Sadness is not a bad thing! In fact, being empathic is crucial to the rewards of human connection. On the other hand, it’s critical to learn the skills that keep us balanced and more importantly charged up to serve, otherwise, we are of no use for our own goals or to others.
WHEN IT'S THEIR ISSUE
Many in our community (and workplace) aren't great at emotional resonance or simply lack empathy. This may be for any number of reasons.
- Cultural: some cultures don't encourage emotional expression and cultivate the suppression of feelings
- Lifetime experience 1: too much could have polarised us to shut down to protect our emotional energy tanks
- Lifetime experience 2: not enough observation of emotional expression as a child leaves us uneducated
- Personality Disorders: autism spectrum and narcissistic disorders have a hard time empathising through their brain functioning.
IN SUMMARY
Your skills need to expand beyond self-maintenance, to how you are showing up.
There can be at least one reason why somebody may feel you are overly sensitive, which has nothing to do with your ability to self-manage your emotions.
Unfortunately saying that you’re an empath and expecting everybody to ‘get you’ isn’t fair to them. It’s our job to deliver our emotions - high or low - in a manner that supports the circumstances and serves us the best. At times that might be to discretely exit an unhelpful draining environment.
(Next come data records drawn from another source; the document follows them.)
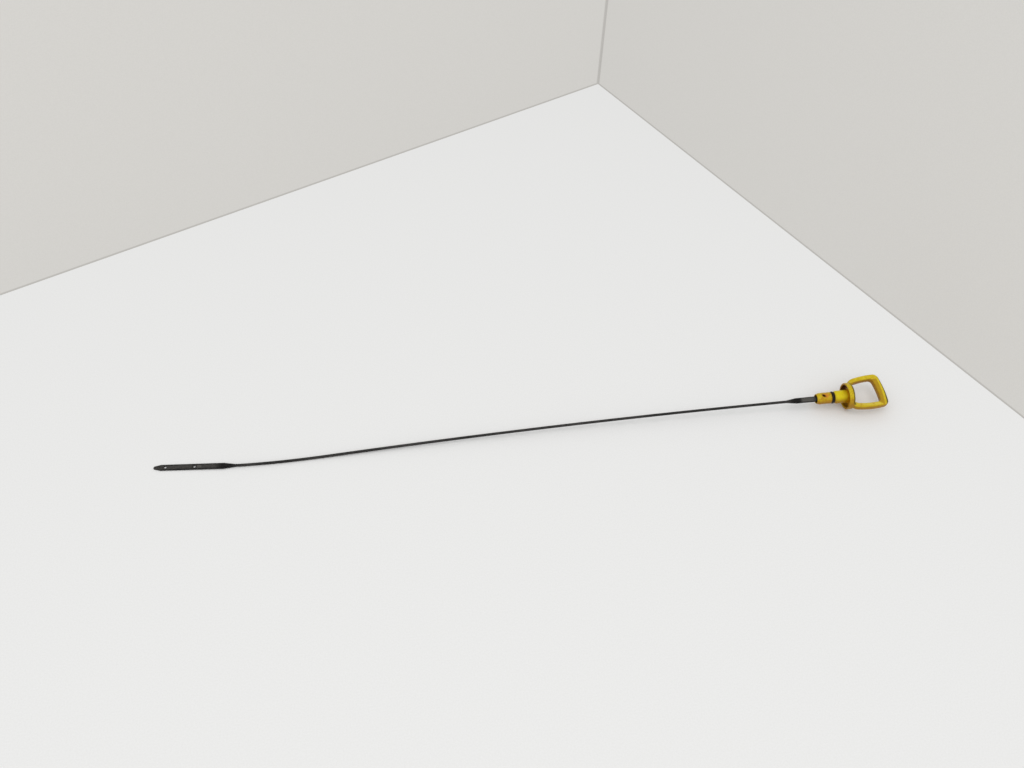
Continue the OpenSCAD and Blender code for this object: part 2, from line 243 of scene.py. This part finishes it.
def loop_wear_shade_and_highlight(n, g, base):
    """Rubbed top of the loop, an oil film, painted amber shade on the far and end bars round its
    opening, and a painted highlight on the near bar's inner edge.
    """
    wear_and_sheen = n.times(g.loop, n.ramp(g.up, 0.85, 0.98), n.ramp(g.blotches, 0.35, 0.65))
    base = n.stain(base, wear_and_sheen, 0.6, rgb(222, 198, 48))

    film = n.times(g.loop, n.ramp(n.noise(g.at, 520.0, 5.0, 0.65), 0.54, 0.66))
    base = n.stain(base, film, 0.45, rgb(176, 136, 4))

    # Painted amber shade on the inner halves of the far and end bars
    inner_half = n.times(n.ramp(g.from_side, *SIDE_INNER_HALF), n.ramp(g.from_end, *END_INNER_HALF))
    beyond_root = n.ramp(g.slanted, *AMBER_START)
    inside = n.times(g.loop, inner_half, beyond_root, n.ramp(g.blotches, 0.2, 0.5, 0.7, 1.0))
    base = n.stain(base, inside, 0.70, rgb(158, 112, 0))

    # Painted highlight along the near bar's inner top edge
    inner_edge = n.times(n.ramp(g.from_side, *SIDE_INNER_EDGE), n.ramp(g.up, 0.3, 0.7))
    painted_edge_highlight = n.times(g.loop, inner_edge, n.ramp(g.slanted, *EDGE_HIGHLIGHT_END))
    return n.stain(base, painted_edge_highlight, 0.5, rgb(222, 206, 86))


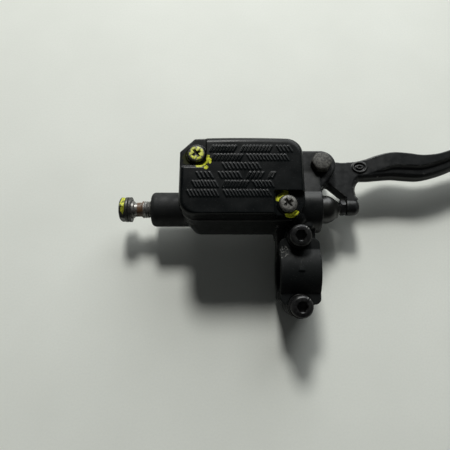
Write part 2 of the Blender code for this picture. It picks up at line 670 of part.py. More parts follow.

On a parting note, having empathy doesn’t necessarily mean we’ll want to help someone in need, we all have free will to choose.
Although, a world where we are ALL tapping into our compassion, would be a wondrous place to live, don’t you think?...
*Note: When working with a client I am not compassionate, I am empathetic. Meaning I can see and compartmentalise their pain.
Training is required to detach emotionally when working with clients. But it's a fine line for empathic coaches and healers, one that must go beyond training into practical application and practice.
Some healers have had to stop supporting others entirely because they haven’t learned how to protect themselves – which is a tragedy.